Even in the midst of this information overload, it’s the little things that tend to take up the most of your time and attention. While leaving the opening night party I saw a strange scene that sort of reminded me of the whole reason that the Congressional Black Caucus exists, but not for the best reasons. There was a bit of an argument going on between a congressional staffer from Mississippi and a man in his family. Angry words were being exchanged, and the man walked off with his wife and four sons in tow. Mind you this was late at night so it immediately got my attention that anyone had their kids out this late. Turns out the man’s name was Oscar Quinzero, and he had the misfortune of being homeless and was sharing his story with a group of men and women outside one of the greatest collections of African-American wealth and power that occurs in this country. Oscar was a former hotel employee who got laid off a couple of months ago. Without his income he and his wife and four sons lost their house to foreclosure and now they wandered the streets searching for shelter, help and hopefully, another job.

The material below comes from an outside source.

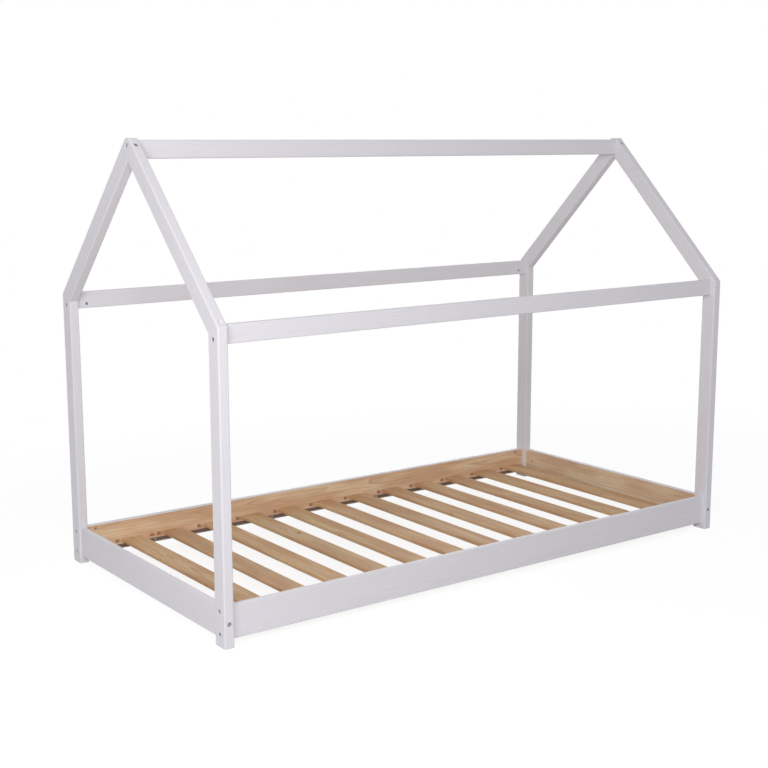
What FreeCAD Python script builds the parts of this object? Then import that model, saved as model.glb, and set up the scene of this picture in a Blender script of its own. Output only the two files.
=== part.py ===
import FreeCAD, Part
import math
import os

# House frame bed in painted and bare pine, in millimetres.
# X runs along the bed, Y across it and Z up. The origin is on the floor, in the middle of the bed.
# Every corner piece is drawn at the +X, +Y corner and mirrored to the others.

V = FreeCAD.Vector

# ---- driving dimensions -------------------------------------------------------------------------
overall_length = 1990.0        # outer face to outer face of the posts, along the bed
overall_width = 1008.0         # outer face to outer face of the posts, across the bed
post_height = 866.0            # floor to the rafter's seat
roof_pitch = 44.8              # degrees

frame_thickness = 31.0         # posts, rafters and ridge beam share one section: this is its thin side
frame_width = 54.0             # and this its wide side
frame_edge_radius = 4.5        # rounding on the long edges of that section
profile_radius = 6.0           # rounding of the knee and of the apex, seen from the end
apex_flat = 24.0               # width of the level cut across the apex
joint_chamfer = 0.7            # eased edge where a post and a rafter meet

rail_thickness = 18.0          # boards round the mattress
rail_edge_radius = 3.0
side_rail_height = 98.0
side_rail_floor_gap = 19.2     # floor to the board's lower edge
end_rail_height = 95.5
end_rail_floor_gap = 22.8

eaves_height = 53.0
eaves_thickness = 20.0
eaves_edge_radius = 3.0

ledge_width = 22.0             # battens that carry the slats
ledge_height = 11.0
ledge_rise = 11.8              # side rail's lower edge to the batten's
ledge_post_gap = 44.0          # leaves the barrel nut's hole free
ledge_edge_radius = 1.0

slat_count = 12
slat_width = 73.0
slat_thickness = 12.0
slat_edge_radius = 2.0
slat_end_gap = 1.5             # slat's end to the side rail
first_slat_centre = 169.0      # from the left end rail's inner face
last_slat_centre = 67.0        # from the right end rail's inner face

# ---- fasteners ----------------------------------------------------------------------------------
bolt_diameter = 6.0
bolt_head_diameter = 12.0
bolt_head_height = 5.0
bolt_head_bevel = 0.8
bolt_head_below_face = 1.5     # the head's top lies this far inside its recess
hex_socket = 4.0               # across flats
hex_socket_depth = 3.0
bolt_past_nut = 8.0            # from the nut's axis to the bolt's tip
tip_bevel = 1.0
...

This is not a unique story by any stretch as more American families of all colors are hitting the unforgivable streets in search of work and shelter as our economy continues to tank.

The particularly moving part was the reaction of this particular staffer. She seemed annoyed that his man would actually walk down the street with his family handing out papers explaining their plight and search for economic security. She publicly chastised him in front of the small crowd saying how if he had time to complain about his lack of a job then he wasn’t spending enough time finding a new one. This evolved into a debate about “the system” and why hard working men and women have so much trouble getting by in America. This brief exchange is not some allegory about Black-brown relations in America or anything that symbolic but it did put the entire weekend into perspective for me. In this time of economic and social need it’s important that we remember not to judge the state or nature that many women find themselves in. To spend the day in panel after panel discussing what can be done to help those communities hardest hit by the recession, and then see men and women shy away from or criticize those suffering from the very conditions we were discussing is not going to change anything to the positive. My hope is that Oscar and his family find help soon, because at least for one night, he didn’t find an empathetic ear at the Congressional Black Caucus.

(Dr. Jason Johnson is an associate professor at Hiram College in Ohio.)